There is an ongoing crisis between English and French-speaking Cameroon that is not getting media attention. Our Local Coordinator was recently asked to take down a post he had shared on facebook about SFL as it may have been misinterpreted to be political. Our leader is not discouraged and is working with students to host events for liberty.

Very little is known about Eritrea. Well, it is the North Korea of Africa. The people would rather face hell than remain in the failed state and so they do. We were able to connect with those who have left the country to reside in other African countries whether to study, work or as missionaries and launched the Eritrean SFL. The group was founded by Bekit, a Ph.D. candidate in Psychology from a university in Kenya who was jailed in his home country, has several harrowing stories to tell of his experience in his home country and uses his expertise in psychology to help others who have escaped from Eritrea understand the mind-control tactics of the dictator in power.

We also managed to set up groups in Burundi, Rwanda and Congo and soon South Sudan. These countries have something in common, they all face political instability, have experienced civil war and the people are devastated a great number of whom have fled to rebuild their countries outside of their countries. We are working closely with these groups of people, understanding the sensitivity of their cases and teaching them the classical liberal ideas in the most basic of ways.

Success Stories

Today we have free market think tanks in Kenya, Tanzania, and Malawi founded by former SFL leaders that are contributing to policy changes in their countries.

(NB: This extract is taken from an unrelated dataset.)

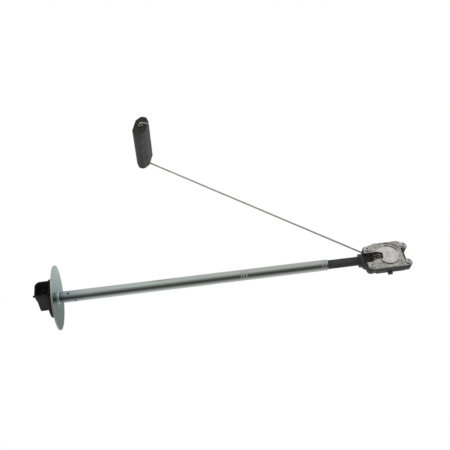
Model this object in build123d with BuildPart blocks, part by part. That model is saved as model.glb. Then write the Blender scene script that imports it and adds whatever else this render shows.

A commentary and media platform in South Africa – The Rational Standard is run by Martin and Nicholas, our top leaders in South Africa. Former LC Victoria Ibiwoye founder of the One African Child, Nigeria a Non-profit to support children in Africa was recently selected to represent Africa in the UNESCO NGO forum 2017 in Riyadh Saudi Arabia. ASFL was recently given invited to the Great Lakes Trade Summit hosted by Alliance of Conservatives and Reformists Europe in Kampala, Uganda where I was asked to speak about our role in promoting free markets in Africa.

Our Leader in Kenya hosted peace conferences in the region that saw major killings during the 2007 poll, weeks before the August 2017 elections, which called on young people to be peace champions during the electioneering period. Martin in SA wrote a paper on the Hate Speech Bill which was submitted to the Department of Justice and Constitutional Development on Preventing and Combating of Hate Crimes and the Hate Speech Bill.

This year we have received over 4,000 attendees to our events held in Kenya, Burundi, Rwanda, DR of Congo, Nigeria, Ghana, South Africa, Mozambique, and Uganda.

At African Students For Liberty, we have decided to take up the challenge to be the leaders of African prosperity. We have pledged to enlighten young people with the classical liberal ideas and open up their minds to the possibilities they were once blind to. Through the support of Atlas Network, we are witnessing the change in the hearts and minds of the next generation of leaders who are the future of Africa. We are the Cheetah Generation, champions of liberty in Africa and together with others spread across the globe, we strive to achieve our vision of a freer future.